(…) Des milliards d’êtres vivants sont à l’œuvre en silence, chacun selon sa nécessité. Dans le fond des océans, des mollusques enroulent lentement les spires de leurs coquilles : ils battent la mesure du temps et créent des bijoux de nacre qui ont la forme des tourbillons stellaires. Pendant ce temps, des nuées de planctons électrisent les écumes. Des bancs de poissons migrent vers la surface pour le festin nocturne. Des cétacés patrouillent dans les courants, la lame de leurs nageoires fend la soie de l’eau. Des tortues immémoriales, plus vieilles que le premier hominidé, nagent mécaniquement dans les solitudes. Dans le ciel, se guidant aux étoiles, des sternes infatigables volent vers le pôle. Des oies sauvages passent en planant au-dessus de l’Himalaya : des alpinistes en aperçurent, du sommet, croyant à des hallucinations. Sous terre c’est un peuple de micro-organismes qui malaxe et baratte la terre. Vers, bactéries et animalcules aèrent le limon, sans repos. De ce pétrin invisible, traversé de racines, pulse la sève des arbres vers les feuilles assoiffées. Le pouls des arbres bat sans à-coups. Les fleurs rabattent doucement leurs pétales comme l’enfant ramène la couverture pour dormir. Des fauves rôdent dans les savanes, l’herbe bruisse à leur passage. Des herbivores se préparent à mourir. Des reptiles rampent sur le sol et leur ventre reçoit le signal des vibrations magnétiques du globe. Les crustacés nettoient l’immense masse des lacs. Des chiroptères papillonnent dans le noir, bombardant l’ombre des ondes de leurs radars. La vie s’enroule, s’annule, se détruit, se recrée, sans que personne n’en soupçonne rien.

Sylvain TESSON décrit ici (Le Figaro, 2010) comment l’on peut parfois percevoir « l’immense force vivante qui agit de par le monde ».

Il y a quelque chose de l’ivresse dans le travail nocturne d’une activité boulangère. On a parfois le sentiment d’ajouter à la mécanique du vivant le cliquetis de nos gestes comme si faire du pain participait au grand ordonnancement.

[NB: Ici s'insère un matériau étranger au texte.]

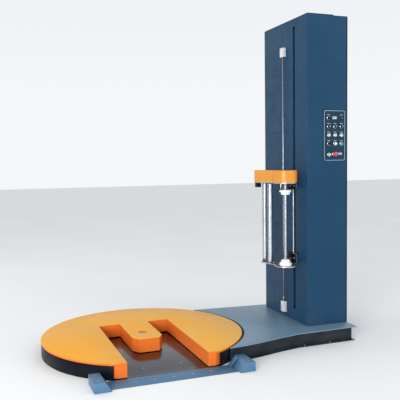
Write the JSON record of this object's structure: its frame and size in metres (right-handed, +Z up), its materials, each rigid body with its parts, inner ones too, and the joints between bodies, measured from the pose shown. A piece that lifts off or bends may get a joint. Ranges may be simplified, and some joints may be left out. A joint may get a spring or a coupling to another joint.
{
  "type": "turntable pallet wrapper",
  "caption": "Stretch wrapper with an M-shaped low turntable on a wheeled floor plate, an entry sill, a box mast with a control panel, and a film carriage that climbs the mast.",
  "frame": {"origin": "on the floor, on the turntable's turning axis, in the plane of the underside", "axes": "+Z up, +X from the turntable to the mast, -Y towards the side where pallets and forks enter"},
  "size_m": [2.3259, 1.5799, 2.497],
  "materials": {
    "painted_blue": "satin powder coat, dark steel blue",
    "deck_blue": "satin paint, lighter steel blue, worn by feet",
    "sill_blue": "satin paint, mid blue",
    "base_black": "dull black paint",
    "rim_black": "satin blue-black paint",
    "table_orange": "smooth powder coat, orange yellow",
    "cover_orange": "glossy powder coat, orange yellow",
    "bare_steel": "bare rolled sheet, scuffed by pallet trucks",
    "bright_steel": "ground shaft",
    "roller_chrome": "hard chrome",
    "zinc_plate": "zinc plated sheet",
    "bracket_black": "black paint, bare bright sheet edges",
    "core_white": "turned nylon",
    "block_white": "machined white plastic",
    "wheel_rubber": "solid polyurethane tread",
    "spring_steel": "drawn spring wire",
    "motor_grey": "cast housing, grey paint",
    "chain_steel": "oiled roller chain",
    "panel_dark": "matt dark overlay with pale lines and no text",
    "bezel_metal": "satin anodised",
    "display_pale": "counter window",
    "lamp_green": "lens",
    "knob_black": "moulded grip with pale pointer",
    "button_white": "moulded",
    "button_green": "moulded",
    "stop_red": "moulded mushroom head",
    "eye_black": "moulded sensor body",
    "box_grey": "light grey enclosure paint"
  },
  "bodies": {
    "base": {"floor_plate": "bare_steel", "base_rim": "rim_black", "entry_sill": "sill_blue", "sill_block_left": "sill_blue", "sill_block_right": "sill_blue", "hub_gearmotor": "motor_grey", "base_deck": "deck_blue", "base_frame": "base_black", "mast_shell": "painted_blue", "mast_cap": "painted_blue", "rear_cover": "painted_blue", "rear_cover_screws": "zinc_plate", "limit_rod": "bright_steel", "limit_rod_blocks": "block_white", "guide_rails": "zinc_plate", "lift_chain": "chain_steel", "lift_gearmotor": "motor_grey", "panel_back_box": "box_grey", "panel_plate": "panel_dark", "panel_bezels": "bezel_metal", "panel_display": "display_pale", "panel_lamp": "lamp_green"},
    "table": {"table_top": "table_orange", "table_walls": "table_orange", "table_hub": "bright_steel", "wheel_brackets": "bracket_black"},
    "wheel_1": {"support_wheel_1": "wheel_rubber"},
    "wheel_2": {"support_wheel_2": "wheel_rubber"},
    "wheel_3": {"support_wheel_3": "wheel_rubber"},
    "wheel_4": {"support_wheel_4": "wheel_rubber"},
    "sprocket_top": {"upper_sprocket": "bright_steel"},
    "sprocket_bottom": {"lower_sprocket": "bright_steel"},
    "carriage": {"carriage_bottom_plate": "zinc_plate", "carriage_top_plate": "zinc_plate", "lower_bracket": "bracket_black", "upper_bracket": "bracket_black", "lift_trolley": "zinc_plate", "tie_rod": "roller_chrome", "carriage_cover": "cover_orange", "film_brake": "eye_black", "film_photocell": "eye_black"},
    "mandrel": {"mandrel_shaft": "bright_steel", "core_cone": "core_white", "hub_spring": "spring_steel"},
    "core_holder": {"core_hub": "core_white"},
    "outer_roller": {"outer_film_roller": "roller_chrome"},
    "inner_roller": {"inner_film_roller": "roller_chrome"},
    "wrap_count": {"wrap_count_knob": "knob_black"},
    "table_speed": {"table_speed_knob": "knob_black"},
    "lift_speed": {"lift_speed_knob": "knob_black"},
    "film_force": {"film_force_knob": "knob_black"},
    "mode": {"mode_selector": "knob_black"},
    "cycle": {"cycle_selector": "knob_black"},
    "reinforce": {"reinforce_selector": "knob_black"},
    "lift_down": {"lift_down_button": "button_white"},
    "lift_up": {"lift_up_button": "button_white"},
    "start": {"start_button": "button_green"},
    "mains": {"main_switch": "knob_black"},
    "stop": {"emergency_stop": "stop_red"}
  },
  "joints": [
    {"name": "table_spin", "type": "hinge", "parent": "base", "child": "table", "pos_m": [0, 0, 0.1], "axis": [0, 0, 1], "continuous": true},
    {"name": "wheel_1_spin", "type": "hinge", "parent": "table", "child": "wheel_1", "pos_m": [0.49149, -0.34415, 0.0403], "axis": [0.8192, -0.5736, 0], "continuous": true},
    {"name": "wheel_2_spin", "type": "hinge", "parent": "table", "child": "wheel_2", "pos_m": [0.38567, 0.45963, 0.0403], "axis": [0.6428, 0.766, 0], "continuous": true},
    {"name": "wheel_3_spin", "type": "hinge", "parent": "table", "child": "wheel_3", "pos_m": [-0.38567, 0.45963, 0.0403], "axis": [-0.6428, 0.766, 0], "continuous": true},
    {"name": "wheel_4_spin", "type": "hinge", "parent": "table", "child": "wheel_4", "pos_m": [-0.49149, -0.34415, 0.0403], "axis": [-0.8192, -0.5736, 0], "continuous": true},
    {"name": "carriage_lift", "type": "slide", "parent": "base", "child": "carriage", "axis": [0, 0, 1], "range_m": [-0.35, 1.15]},
    {"name": "sprocket_bottom_spin", "type": "hinge", "parent": "base", "child": "sprocket_bottom", "pos_m": [1.327, -0.152, 0.2], "axis": [0, 1, 0], "continuous": true},
    {"name": "sprocket_top_spin", "type": "hinge", "parent": "base", "child": "sprocket_top", "pos_m": [1.327, -0.152, 2.4], "axis": [0, 1, 0], "continuous": true},
    {"name": "mandrel_spin", "type": "hinge", "parent": "carriage", "child": "mandrel", "pos_m": [1.075, -0.272, 0.6], "axis": [0, 0, 1], "continuous": true},
    {"name": "core_hub_slide", "type": "slide", "parent": "mandrel", "child": "core_holder", "axis": [0, 0, -1], "range_m": [0, 0.045], "deforming": ["hub_spring"]},
    {"name": "outer_roller_spin", "type": "hinge", "parent": "carriage", "child": "outer_roller", "pos_m": [1.028, -0.015, 0.6], "axis": [0, 0, 1], "continuous": true},
    {"name": "inner_roller_spin", "type": "hinge", "parent": "carriage", "child": "inner_roller", "pos_m": [1.027, -0.11, 0.6], "axis": [0, 0, 1], "continuous": true},
    {"name": "wrap_count_turn", "type": "hinge", "parent": "base", "child": "wrap_count", "pos_m": [1.401, -0.365, 1.7145], "axis": [0, -1, 0], "range_deg": [-150, 150]},
    {"name": "table_speed_turn", "type": "hinge", "parent": "base", "child": "table_speed", "pos_m": [1.401, -0.365, 1.649], "axis": [0, -1, 0], "range_deg": [-150, 150]},
    {"name": "lift_speed_turn", "type": "hinge", "parent": "base", "child": "lift_speed", "pos_m": [1.4575, -0.365, 1.649], "axis": [0, -1, 0], "range_deg": [-150, 150]},
    {"name": "film_force_turn", "type": "hinge", "parent": "base", "child": "film_force", "pos_m": [1.514, -0.365, 1.649], "axis": [0, -1, 0], "range_deg": [-150, 150]},
    {"name": "mode_turn", "type": "hinge", "parent": "base", "child": "mode", "pos_m": [1.401, -0.365, 1.5835], "axis": [0, -1, 0], "range_deg": [-45, 45]},
    {"name": "cycle_turn", "type": "hinge", "parent": "base", "child": "cycle", "pos_m": [1.4575, -0.365, 1.5835], "axis": [0, -1, 0], "range_deg": [-45, 45]},
    {"name": "reinforce_turn", "type": "hinge", "parent": "base", "child": "reinforce", "pos_m": [1.514, -0.365, 1.5835], "axis": [0, -1, 0], "range_deg": [-45, 45]},
    {"name": "lift_down_push", "type": "slide", "parent": "base", "child": "lift_down", "axis": [0, 1, 0], "range_m": [0, 0.004], "stiffness_N_per_m": 400},
    {"name": "lift_up_push", "type": "slide", "parent": "base", "child": "lift_up", "axis": [0, 1, 0], "range_m": [0, 0.004], "stiffness_N_per_m": 400},
    {"name": "start_push", "type": "slide", "parent": "base", "child": "start", "axis": [0, 1, 0], "range_m": [0, 0.004], "stiffness_N_per_m": 400},
    {"name": "mains_turn", "type": "hinge", "parent": "base", "child": "mains", "pos_m": [1.403, -0.365, 1.434], "axis": [0, -1, 0], "range_deg": [0, 90]},
    {"name": "emergency_stop_push", "type": "slide", "parent": "base", "child": "stop", "axis": [0, 1, 0], "range_m": [0, 0.006]}
  ],
  "couplings": [
    {"joint": "wheel_1_spin", "follows": "table_spin", "ratio": -17.647},
    {"joint": "wheel_2_spin", "follows": "table_spin", "ratio": -17.647},
    {"joint": "wheel_3_spin", "follows": "table_spin", "ratio": -17.647},
    {"joint": "wheel_4_spin", "follows": "table_spin", "ratio": -17.647},
    {"joint": "sprocket_bottom_spin", "follows": "carriage_lift", "rad_per_m": 23.809},
    {"joint": "sprocket_top_spin", "follows": "carriage_lift", "rad_per_m": 23.809}
  ]
}
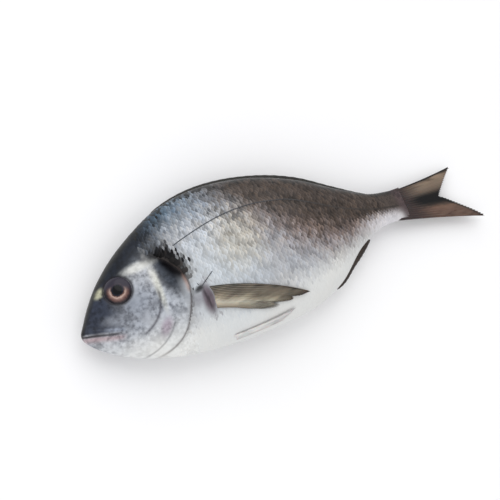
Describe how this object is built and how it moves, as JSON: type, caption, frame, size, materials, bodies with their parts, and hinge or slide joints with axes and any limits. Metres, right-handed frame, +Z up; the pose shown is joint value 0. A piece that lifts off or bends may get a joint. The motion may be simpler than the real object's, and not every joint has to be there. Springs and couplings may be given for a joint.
{
  "type": "whole raw fish",
  "caption": "Whole raw sea bream, uncut with scales and fins on, lying on its side with folded fins and a forked tail.",
  "frame": {"origin": "under the middle of the fish's box, on the surface it lies on", "axes": "+X from snout to tail, +Y towards the back, +Z up, towards the left flank"},
  "size_m": [0.2975, 0.1056, 0.0395],
  "materials": {
    "wet_skin": "wet silvery skin with scales",
    "fin_membrane": "thin wet fin skin over fine rays",
    "eye": "clear wet eye with a copper ring"
  },
  "bodies": {
    "root": {"fish": "wet_skin"}
  },
  "joints": []
}
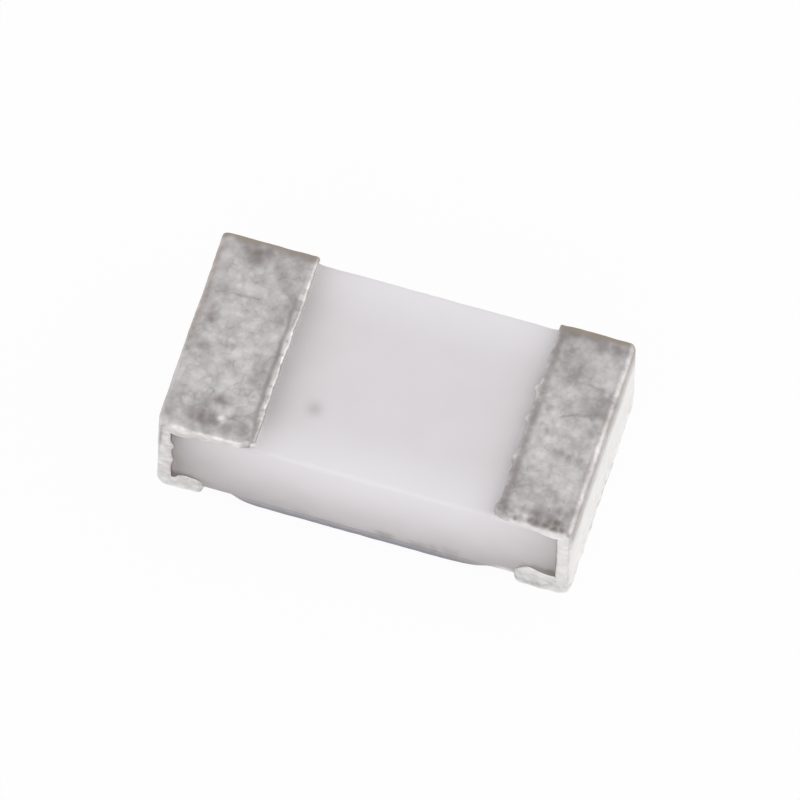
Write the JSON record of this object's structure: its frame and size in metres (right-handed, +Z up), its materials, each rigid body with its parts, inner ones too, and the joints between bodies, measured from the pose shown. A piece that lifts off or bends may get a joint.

La matière est noble et nous relie à la terre : farine dont la blancheur évoque la pureté, issue du grain multiplié par la germination dans l’obscurité du sol. Sa transformation en pâte qui s’enfle et fermente tient de l’alchimie. La formation de la croûte et la structure de la mie nous place dans le ventre de la terre où chaleur et forces de pression structurent les roches.


Au sortir du four, au contact de l’air plus frais, le pain exhale ses fragrances en émettant de légers craquements : le chant du pain s’accorde au chant du monde.